Durante estos días estamos asistiendo, en la Liturgia, a las peripecias del pueblo escogido a lo largo del desierto del Sinaí. Estos relatos son muy antiguos y construídos no de corrido, sino como por sustratos: en un siglo el autor introduce la historia; años más tarde otro autor introduce unos versículos antes, en medio o después del relato primitivo; pasan los años y se vuleve a hacer lo mismo….Después de un par de siglos se introduce todo un capítulo….Y así (estando detrás el Espíritu Santo) se ha construído el libro que ahora está en nuestras manos. Por eso es que, a veces, no hay unidad literaria, las incongruencias abundan y uno se puede desesperar con las apariciones repentinas de Dios y sus diálogos, por ejemplo, con Moisés.
Pero lo que a mí me deja atónito son las eternas y cansinas protestas de los hebreos en el desierto ante cualquier dificultad
El pueblo ha tenido una experiencia única: eran perseguidos por los egipcios, estaban a punto de morir, y por una intervención asombrosa, maravillosa, increíble, en que las aguas del Mar Rojo se abren, pueden pasar sin mojarse el pie a la otra orilla. ¿Y ahora van a decir «mejor hubiera sido quedarnos en las ollas de Egipto»?. La verdad es que no hay quien les entienda.
¿Cuál es la razón por la cual el pueblo puede protestar después de haber experimentado lo que ha experimentado? ¿Cómo es que alguien después de atravesar el Mar Rojo (de la forma como lo ha hecho) piense que lo ha atravesado para morir? ¿Pero en qué cabeza cabe eso? ¿Cómo es que alguien después de atravesar un peligro piense en volver a la situación anterior? ¿En qué circunstancias puede darse eso?

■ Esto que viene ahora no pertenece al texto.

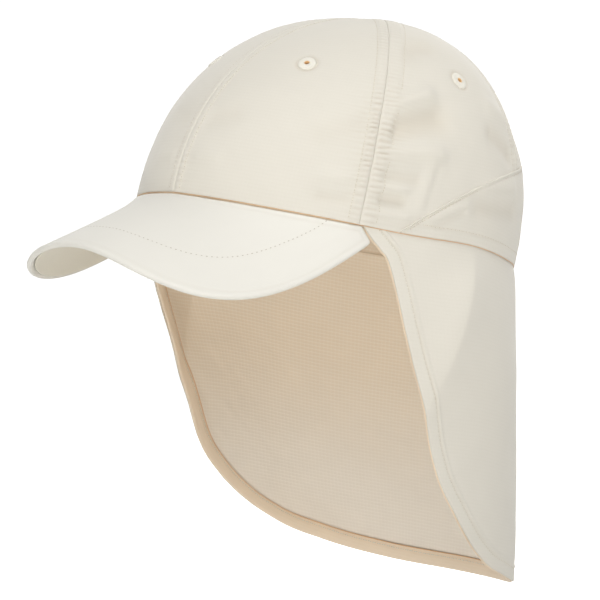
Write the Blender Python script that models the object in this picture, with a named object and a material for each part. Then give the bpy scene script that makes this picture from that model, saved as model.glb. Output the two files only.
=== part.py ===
"""Legionnaire cap in cotton-like cloth, as it keeps its form on a head.

Six crown panels meet at the apex, a yoke closes the crown behind, a curved peak stands out in
front, and a flap for the neck hangs from the rim between the ends of the peak.

Units are metres, +Z is up and the peak points to -Y. The origin is the centre of the rim, the
oval through which a head goes in. Angles go round the cap in degrees, 0 at the front and
positive towards +X, the wearer's left. A climb is an angle up the crown's profile, 0 at the rim
and 90 at the apex.
"""
import math

import bmesh
import bpy
import numpy as np
from mathutils import Matrix, Vector

# Rim and crown
RIM_WIDTH = 0.173
RIM_LENGTH = 0.200
RIM_TILT = 13.5
CROWN_HEIGHT = 0.1066
APEX_SETBACK = 0.0073
CROWN_WALL = 0.0012
PANEL_SPAN = 60.0
PANEL_TIP = 0.0009

# Profile of the crown by direction: spread holds the width up, lift the height, bulge swells it
CROWN_PROFILE = {
    # direction: (spread, lift, bulge)
    "front": (1.06, 1.01, 0.037),
    "side": (0.68, 0.96, 0.000),
    "back": (1.09, 0.93, 0.020),
}

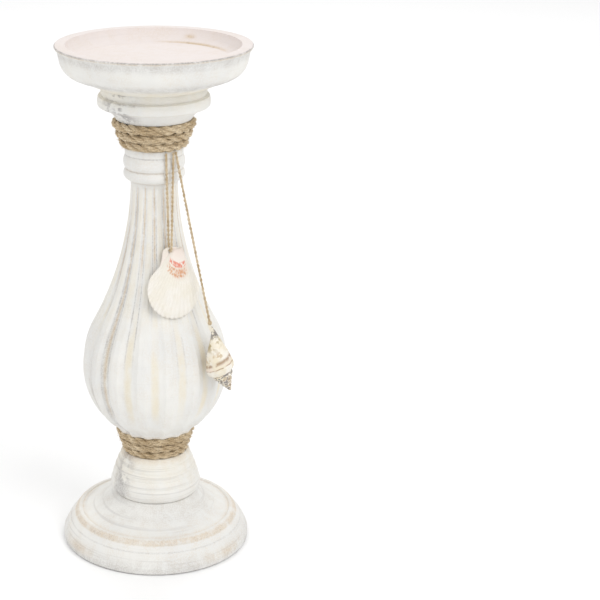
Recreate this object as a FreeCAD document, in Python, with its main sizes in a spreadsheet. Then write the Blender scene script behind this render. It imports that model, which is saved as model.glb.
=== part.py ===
import FreeCAD, Part
import math
import os

import Sketcher
from FreeCAD import Placement, Rotation, Vector

# A turned wooden pillar-candle stick. The origin is the middle of its underside, +Z is up,
# +X is to the right and -Y is the front, where two shells hang from the upper rope.
# Lengths are in millimetres, and azimuths in degrees from the front towards the right.
sizes = {
    # felt pad let into the underside
    "felt_inset": 5.5,
    "felt_thickness": 1.5,
    "felt_recess": 1.2,
    # turned base: an upright edge, a sloping shoulder, a ring and a cove up to the hub
    "base_radius": 54.0,
    "base_height": 29.5,
    "edge_chamfer": 0.8,
    "edge_height": 3.9,
    "shoulder_inset": 6.6,
    "shoulder_rise": 14.6,
    "ring_inset": 10.8,
    "ring_rise": 3.0,
    "ring_curve": 3.4,
    "cove_curve": 34.0,
    # ribbed hub between the base and the lower rope
    "hub_foot_radius": 23.4,
    "hub_radius": 26.6,
    "hub_top_radius": 18.4,
    "hub_height": 25.2,
    "hub_swell": 1.0,
    "rib_curve": 4.6,
    # fluted stem: belly, waist (where the curve turns over) and neck
    "lip_radius": 22.5,
    "lip_edge": 0.6,
    "belly_radius": 41.2,
    "belly_rise": 38.3,
    "waist_radius": 35.4,
    "waist_rise": 24.0,
    "neck_radius": 12.9,
    "neck_rise": 84.6,
    "neck_overrun": 3.4,
    "flute_offset": 1.303,
    "flute_width": 0.347,
    "flute_end": 2.6,
    # collar of two beads and a plain band over the neck
    "collar_foot": 14.3,
    "collar_groove": 15.7,
    "collar_band": 16.1,
    "low_bead": 6.3,
    "high_bead": 7.9,
    "band_height": 4.4,
    "low_bead_curve": 3.7,
    "high_bead_curve": 6.6,
    # ropes wound three times round the joints of the turning
    "rope_turns": 3,
    "turn_curve_share": 0.52,
    "low_rope_foot": 16.1,
    "low_rope_head": 20.6,
    "low_rope_height": 14.4,
    "high_rope_foot": 15.8,
    "high_rope_head": 21.4,
    "high_rope_height": 15.1,
    "rope_depth": 2.3,
    "rope_gap": 0.1,
    # capital under the dish
    "capital_foot": 20.8,
    "capital_radius": 30.5,
    "capital_groove": 28.4,
    "capital_cap_radius": 28.6,
    "capital_cove": 7.3,
    "capital_bead": 6.0,
    "capital_cap": 4.1,
    "capital_curve": 14.0,
    "capital_bead_curve": 4.6,
    "capital_cap_curve": 3.2,
    # candle dish
    "dish_radius": 53.3,
    "dish_height": 23.0,
    "dish_flare": 0.6,
    "dish_flare_rise": 5.8,
    "dish_wall_inset": 2.7,
    "dish_wall_rise": 14.0,
    "dish_curve": 0.795,
    "lip_drop": 3.0,
    "lip_flare": 1.4,
    "lip_thickness": 1.1,
    "lip_round": 0.4,
    "rim_width": 6.0,
    "well_depth": 7.0,
    "floor_inset": 12.8,
    "well_curve": 8.6,
    # dowels, screw and the seats they go into
    "fit_gap": 0.05,
    "dowel_radius": 4.0,
    "dish_dowel_length": 18.0,
    "neck_dowel_length": 24.0,
    "blind_gap": 0.5,
    "spigot_radius": 12.0,
    "spigot_length": 6.0,
    "tenon_radius": 9.0,
    "tenon_length": 9.0,
    "screw_radius": 2.4,
    "screw_length": 80.0,
    "screw_point": 6.0,
    "screw_head_radius": 4.5,
    "screw_head_height": 2.8,
    "screw_gap": 0.4,
    "washer_radius": 7.5,
    "washer_thickness": 1.2,
    "pocket_gap": 0.7,
    "pocket_depth": 9.0,
    # twine and the shells that hang on it
    "twine_radius": 0.55,
    "scallop_azimuth": 24.0,
    "scallop_tilt": 15.0,
    "scallop_hole_reach": 20.1,
    "scallop_hole_drop": 55.0,
    "scallop_hole_radius": 1.45,
    "scallop_drop": 21.6,
    "scallop_shift": -0.2,
    "scallop_rim_radius": 15.6,
    "scallop_cup_depth": 5.5,
    "scallop_wall": 1.4,
    "hinge_top": 2.4,
    "hinge_left": 4.2,
    "hinge_right": 6.8,
    "hinge_spread": 12.5,
    "hinge_length": 15.0,
    "whelk_radius": 7.5,
    "whelk_length": 38.0,
    "whelk_tip_radius": 0.9,
    "whelk_canal": 6.0,
    "whelk_shoulder": 18.0,
    "whelk_whorl": 6.5,
    "knot_radius": 1.4,
}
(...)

Creo yo que solo en una: cuando nunca esa persona ha tenido la sensación de peligro; cuando siendo realmente esclavo no tenía la experiencia de serlo y que, por no saberse esclavo, no puede experimentar de ningún modo la libertad, se haga sobre él lo que se haga. Que eso es lo que le pasaba al pueblo. Uno puede comer las cebollas egipcias en ollas abundantes; degustar las frutas y verduras más exquisitas y, de balde, comer los pescados más sabrosos (como le echan en cara a Moisés en Núm. 11 ), pero si no se tiene la sensación de esclavitud, estará atrapado se hagan sobre él las maravillas que se hagan.
Esto nos da pie para considerar algo sugerente: nadie podrá experimentar la salvación si no se experimenta salvable. Dios podrá haber hecho maravillas incalculables en mí, pero es preciso, para experimentarlas, ir al punto de mi vida donde esas maravillas no estaban, ser consciente de que no estaban. ¿Para qué? Para agradecer, para experimentar su misericordia. Es más, la misma experiencia de la misericordia es gracia salvadora porque en ella está contenida la necesidad que tengo yo de saberme objeto de su amor único. Experimentar la misericordia de Dios es experimentar mi necesidad absoluta de Él y, por lo tanto, mi necesidad de salvación. Porque esa es, por definición, la salvación: experimentar la necesidad absoluta de Él.
Los dones de Dios son dones, precisamente porque se dan a alguien que no los tiene. Las gracias que de él recibimos todos los días, de las que algunas somos conscientes y de las más no, nos mueven de un lado al otro del Mar Rojo. Es ahí donde está el quid de la cuestión. Saber mirar con ojos contemplativos la acción de Dios en mi día a día y para eso tenemos que entrenar nuestro corazón. ¿Y cómo se hace eso? “Perdiendo” el tiempo con él a solas, manteniendo nuestro corazón cálido, dispuesto, atento y abierto.
Lo que me aparta de la contemplación es, precisamente, el desparrame (por decirlo con esta palabra para que se entienda) de mis sentidos sobre lo superficial, lo inmediato; es decir, sobre “las frutas, la ollas, las verduras, la carne y los pescados de Egipto”. Ese “desparramarse” sobre lo inmediato crea en mí la sensación de estar salvado, cuando en realidad soy esclavo de las cosas o de mí mismo, según sea el caso. Miren que hablo de “desparramarse” uno mismo; no digo que no haya que entrar en contacto con las cosas y usarlas, pues no somos seres angélicos y necesitamos de la inmediatez del mundo. Pero “desparramarse” uno mismo lleva la connotación de “perdernos” en ello, de vivir para ello, de tal suerte que perdemos nuestra auténtica identidad de seres libres hechos para Dios.